Your goal:
Extract the first line through the line containing "import numpy as np" from the listing below, exactly as written.

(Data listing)

________________

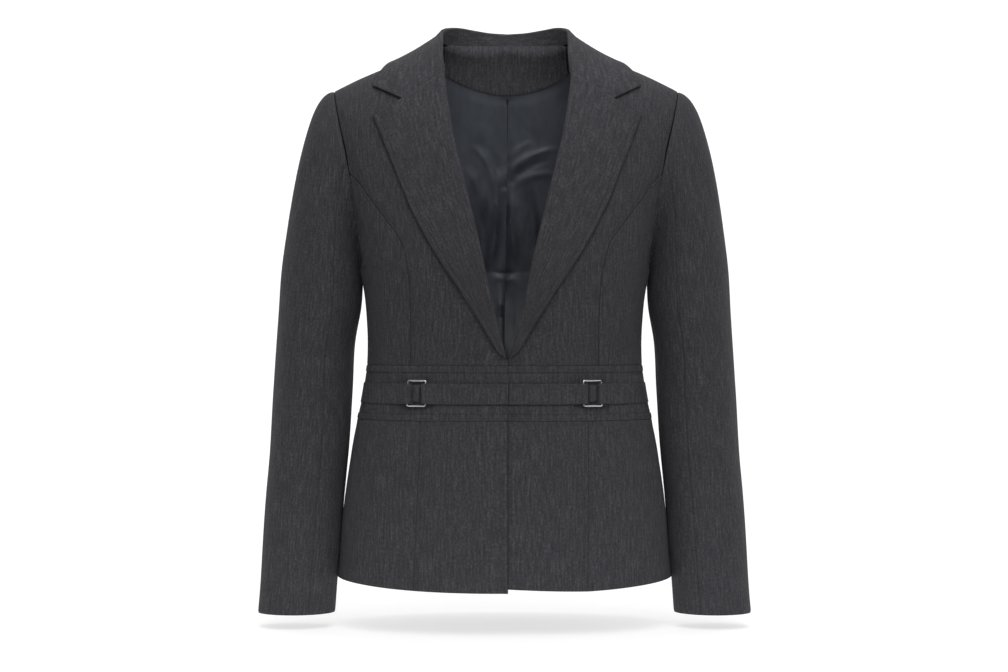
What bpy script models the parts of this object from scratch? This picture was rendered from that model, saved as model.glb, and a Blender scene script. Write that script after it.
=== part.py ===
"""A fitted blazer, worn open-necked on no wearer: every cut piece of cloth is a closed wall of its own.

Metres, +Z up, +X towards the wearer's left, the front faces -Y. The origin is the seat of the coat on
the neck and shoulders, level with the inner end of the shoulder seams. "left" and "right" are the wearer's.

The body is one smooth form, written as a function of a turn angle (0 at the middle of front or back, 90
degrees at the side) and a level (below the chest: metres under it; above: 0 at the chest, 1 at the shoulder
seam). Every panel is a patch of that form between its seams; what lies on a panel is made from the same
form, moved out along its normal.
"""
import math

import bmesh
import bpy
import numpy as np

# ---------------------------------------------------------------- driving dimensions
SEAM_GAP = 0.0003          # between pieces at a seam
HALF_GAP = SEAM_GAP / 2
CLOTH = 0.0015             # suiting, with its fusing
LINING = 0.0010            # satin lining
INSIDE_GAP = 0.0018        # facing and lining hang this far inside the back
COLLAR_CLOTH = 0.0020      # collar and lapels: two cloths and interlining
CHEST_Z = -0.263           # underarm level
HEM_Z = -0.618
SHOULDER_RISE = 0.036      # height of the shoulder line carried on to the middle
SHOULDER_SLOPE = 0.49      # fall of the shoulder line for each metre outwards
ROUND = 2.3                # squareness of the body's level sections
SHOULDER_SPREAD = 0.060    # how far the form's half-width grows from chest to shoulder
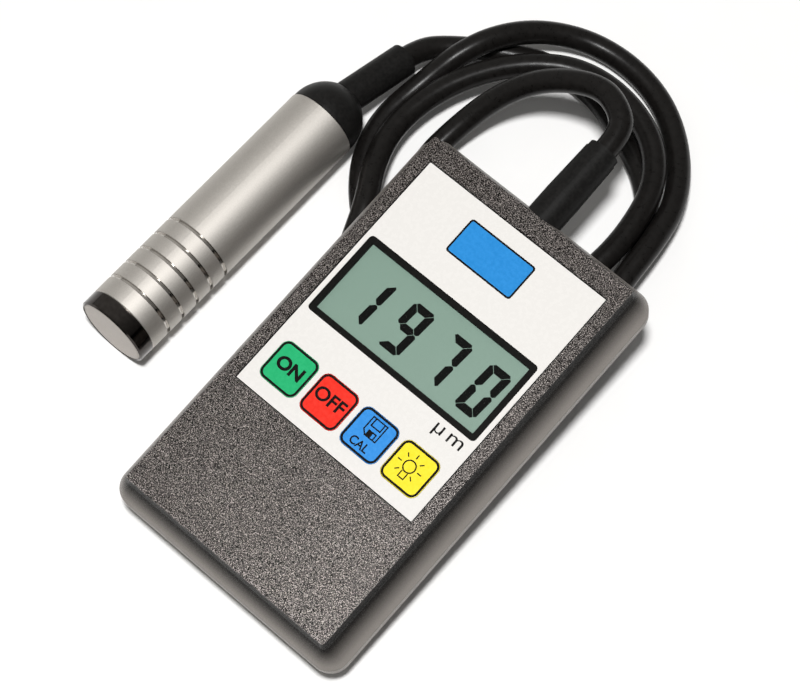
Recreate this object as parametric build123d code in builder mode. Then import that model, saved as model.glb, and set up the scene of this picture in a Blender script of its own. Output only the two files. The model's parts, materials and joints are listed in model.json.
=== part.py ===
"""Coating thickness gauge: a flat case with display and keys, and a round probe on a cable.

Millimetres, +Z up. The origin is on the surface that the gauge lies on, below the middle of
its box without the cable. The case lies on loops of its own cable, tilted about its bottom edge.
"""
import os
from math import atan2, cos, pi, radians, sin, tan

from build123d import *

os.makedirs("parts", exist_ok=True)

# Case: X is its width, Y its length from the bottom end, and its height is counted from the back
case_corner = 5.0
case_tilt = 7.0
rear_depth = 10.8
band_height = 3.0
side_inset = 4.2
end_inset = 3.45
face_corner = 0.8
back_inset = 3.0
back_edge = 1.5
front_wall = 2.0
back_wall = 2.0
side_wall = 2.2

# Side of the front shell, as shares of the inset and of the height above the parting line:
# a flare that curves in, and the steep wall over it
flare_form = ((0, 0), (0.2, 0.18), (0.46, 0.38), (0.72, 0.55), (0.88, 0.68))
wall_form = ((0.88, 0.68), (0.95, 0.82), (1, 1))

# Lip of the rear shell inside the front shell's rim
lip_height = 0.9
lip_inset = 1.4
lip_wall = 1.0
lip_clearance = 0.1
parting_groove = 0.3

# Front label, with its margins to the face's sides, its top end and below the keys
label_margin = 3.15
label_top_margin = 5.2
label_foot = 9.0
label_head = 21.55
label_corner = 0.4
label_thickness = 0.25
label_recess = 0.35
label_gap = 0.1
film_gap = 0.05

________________

The answer:
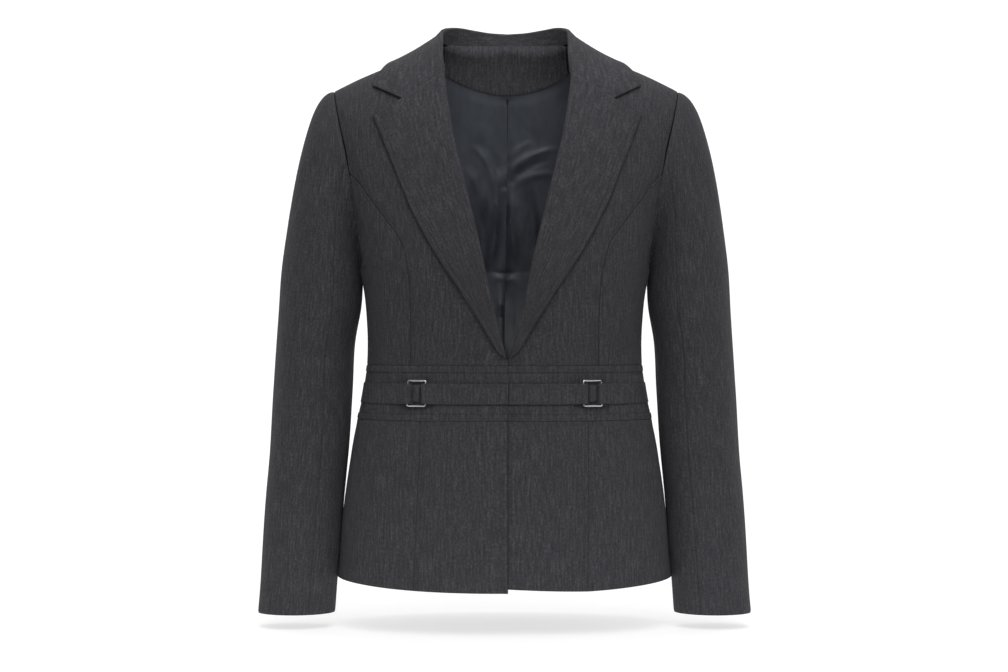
What bpy script models the parts of this object from scratch? This picture was rendered from that model, saved as model.glb, and a Blender scene script. Write that script after it.
=== part.py ===
"""A fitted blazer, worn open-necked on no wearer: every cut piece of cloth is a closed wall of its own.

Metres, +Z up, +X towards the wearer's left, the front faces -Y. The origin is the seat of the coat on
the neck and shoulders, level with the inner end of the shoulder seams. "left" and "right" are the wearer's.

The body is one smooth form, written as a function of a turn angle (0 at the middle of front or back, 90
degrees at the side) and a level (below the chest: metres under it; above: 0 at the chest, 1 at the shoulder
seam). Every panel is a patch of that form between its seams; what lies on a panel is made from the same
form, moved out along its normal.
"""
import math

import bmesh
import bpy
import numpy as np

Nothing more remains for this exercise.